I appreciate the ambition of the professor’s mother and, for that matter, that of the Professor herself, but this piece of maternal advice reveals an aspect of our national small-thinking. And this is the persistent small-thinking that we, teachers and researchers in international Dutch studies, keep running into. This is the small-thinking that reduces, restricts, limits and keeps Dutch small.

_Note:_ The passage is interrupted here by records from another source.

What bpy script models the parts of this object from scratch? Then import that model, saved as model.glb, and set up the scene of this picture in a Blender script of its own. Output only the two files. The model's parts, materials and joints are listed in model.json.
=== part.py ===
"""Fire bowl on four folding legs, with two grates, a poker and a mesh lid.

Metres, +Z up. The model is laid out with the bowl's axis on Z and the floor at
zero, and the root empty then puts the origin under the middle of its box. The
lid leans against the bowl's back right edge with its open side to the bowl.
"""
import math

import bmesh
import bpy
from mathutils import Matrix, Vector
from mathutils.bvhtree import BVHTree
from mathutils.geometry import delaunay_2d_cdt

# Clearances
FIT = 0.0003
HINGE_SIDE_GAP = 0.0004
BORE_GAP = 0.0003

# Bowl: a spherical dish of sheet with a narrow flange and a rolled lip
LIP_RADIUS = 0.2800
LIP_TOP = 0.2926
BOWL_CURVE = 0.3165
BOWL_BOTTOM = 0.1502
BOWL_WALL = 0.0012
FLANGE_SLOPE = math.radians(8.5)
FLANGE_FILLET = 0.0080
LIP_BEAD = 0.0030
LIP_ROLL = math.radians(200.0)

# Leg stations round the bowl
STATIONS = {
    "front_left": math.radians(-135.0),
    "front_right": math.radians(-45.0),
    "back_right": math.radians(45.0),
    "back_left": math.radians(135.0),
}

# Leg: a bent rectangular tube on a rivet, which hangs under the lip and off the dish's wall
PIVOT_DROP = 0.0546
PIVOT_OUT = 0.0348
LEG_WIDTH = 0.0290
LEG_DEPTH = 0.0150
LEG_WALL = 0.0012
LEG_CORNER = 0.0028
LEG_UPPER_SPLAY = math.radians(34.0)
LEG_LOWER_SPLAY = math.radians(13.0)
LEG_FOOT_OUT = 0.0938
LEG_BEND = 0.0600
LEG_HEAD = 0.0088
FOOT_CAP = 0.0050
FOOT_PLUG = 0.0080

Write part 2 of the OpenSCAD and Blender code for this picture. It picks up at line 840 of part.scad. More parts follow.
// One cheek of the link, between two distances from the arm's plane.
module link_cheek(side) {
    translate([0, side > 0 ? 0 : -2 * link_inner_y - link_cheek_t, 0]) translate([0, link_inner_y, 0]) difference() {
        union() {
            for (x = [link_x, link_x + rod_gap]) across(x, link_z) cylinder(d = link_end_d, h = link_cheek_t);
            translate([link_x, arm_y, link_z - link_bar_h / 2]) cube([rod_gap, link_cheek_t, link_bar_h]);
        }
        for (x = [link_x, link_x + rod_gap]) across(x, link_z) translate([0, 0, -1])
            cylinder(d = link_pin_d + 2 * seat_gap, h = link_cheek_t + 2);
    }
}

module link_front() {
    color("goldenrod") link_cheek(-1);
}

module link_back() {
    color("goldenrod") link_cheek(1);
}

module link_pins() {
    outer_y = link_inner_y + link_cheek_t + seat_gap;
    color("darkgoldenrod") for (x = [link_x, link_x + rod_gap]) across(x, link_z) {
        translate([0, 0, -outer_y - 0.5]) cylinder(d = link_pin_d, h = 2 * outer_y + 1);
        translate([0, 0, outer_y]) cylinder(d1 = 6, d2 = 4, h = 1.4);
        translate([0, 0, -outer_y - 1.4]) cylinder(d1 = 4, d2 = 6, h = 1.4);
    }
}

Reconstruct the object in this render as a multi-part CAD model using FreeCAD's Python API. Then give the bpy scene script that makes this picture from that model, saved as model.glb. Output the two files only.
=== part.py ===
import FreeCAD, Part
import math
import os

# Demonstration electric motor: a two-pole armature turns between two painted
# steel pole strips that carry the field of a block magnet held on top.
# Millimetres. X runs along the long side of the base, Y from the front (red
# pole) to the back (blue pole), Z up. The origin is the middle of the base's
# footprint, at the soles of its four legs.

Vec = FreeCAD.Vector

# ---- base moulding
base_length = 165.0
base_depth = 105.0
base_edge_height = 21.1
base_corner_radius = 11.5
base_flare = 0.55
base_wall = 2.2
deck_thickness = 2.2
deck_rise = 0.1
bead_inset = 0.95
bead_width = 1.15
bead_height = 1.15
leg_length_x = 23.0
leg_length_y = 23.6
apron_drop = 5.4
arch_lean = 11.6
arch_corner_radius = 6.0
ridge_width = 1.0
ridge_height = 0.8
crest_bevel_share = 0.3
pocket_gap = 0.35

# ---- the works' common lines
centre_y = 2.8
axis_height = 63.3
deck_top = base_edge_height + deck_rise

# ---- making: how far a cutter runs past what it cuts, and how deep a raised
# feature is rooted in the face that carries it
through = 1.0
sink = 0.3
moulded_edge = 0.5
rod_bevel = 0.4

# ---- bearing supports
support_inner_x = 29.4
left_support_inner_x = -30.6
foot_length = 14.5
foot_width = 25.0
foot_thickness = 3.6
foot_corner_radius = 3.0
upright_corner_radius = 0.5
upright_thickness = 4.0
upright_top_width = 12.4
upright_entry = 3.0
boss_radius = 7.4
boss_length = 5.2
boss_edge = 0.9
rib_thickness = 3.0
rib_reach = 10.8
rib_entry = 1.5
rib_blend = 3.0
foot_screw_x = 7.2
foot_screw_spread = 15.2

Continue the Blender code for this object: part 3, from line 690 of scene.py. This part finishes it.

When it comes to language, literature and culture, I admire the open and inclusive big-thinking of the British

I live in the much-maligned Britain, a country adrift. But in spite of the current existential crisis, when it comes to language, literature and culture, I admire the open and inclusive big-thinking of the British. For example, when I look at my colleagues in the English Department at Sheffield University, I conclude that having English as one’s first language is not a prerequisite. In fact, the outsider’s perspective – the international contribution of Dr. Kook Hi Gill (South Korea), Dr. Agnes Lehoczky (Hungary), Dr. Duco van Oostrum (Friesland) and Dr. Charlotte Steenbrugge (Flanders) – is regarded as enriching, a way of broadening and deepening existing knowledge and expertise. Not only is the idea that 'you would not be able to make it because you are not a native speaker of English' untrue, it is also patently absurd. English is not the exclusive domain of native speakers of English, the British do not have exclusive rights to Shakespeare, and they know it.

Dutch cannot be the exclusive right of people who grew up with Jip and Janneke

Ladies and gentlemen, Dutch is our language: we speak it, but we don’t own it. Dutch cannot be the exclusive right of people who grew up with Jip and Janneke. The Dutch language and the myriad of cultural products in Dutch are open for everyone who wants to examine, seek connections, love and enjoy them. If we embrace Dutch as an open, medium-sized, international language, and no longer consider it the monopoly of native speakers from within a small language area, then Dutch can indeed be more relevant than ever in the 21st century.

Dutch small-thinking lies hidden in glorifying the mother-tongue; it shrouds itself in a closed identity debate; it fetishises difference rather than regarding it as proof of diversity. We must radically shed that type of small-thinking if, as a language community, we want to be ready for the future. From now on, let us tell an inclusive story about Dutch, the language that is open for everyone who loves it, for those who speak it alongside other languages: English (like me and my family), French, Moroccan, Arabic, German and more. Let us be proud of a language and a culture that thinks big and inclusive, that invests in education at all levels, within and outside of the language borders.

Let us tell an inclusive story about Dutch, the language that is open for everyone who loves it, for those who speak it alongside other languages

Last week I was sitting in a large university auditorium during our annual registration event. A young man appeared at my table. 'I would like to study Dutch,' he said. 'What an excellent idea,' I replied, because in Sheffield too, every student is welcome. 'I may not be a beginner,' he said.

I replied in Dutch: 'Well, that’s great, you already have some experience with the language, do you?'
My interlocutor reacted unexpectedly. He welled up and he said, 'Sorry, I’m just so happy someone is speaking in Dutch to me.'

Nathan is Dutch of West African descent. He was born in Rotterdam where he lived until the age of eleven. He then moved to Britain. He speaks English, Dutch and two other African languages. Dutch is his favourite language. He wants to become a Dutch teacher, preferably at university. Are you going to tell him that sadly, that is not possible? That in our eyes, he will never be the best, because we just cannot trust in people who speak other languages besides Dutch.

Let us express the love we have for the Dutch language, by spreading that love to those who use it – to everyone who uses it.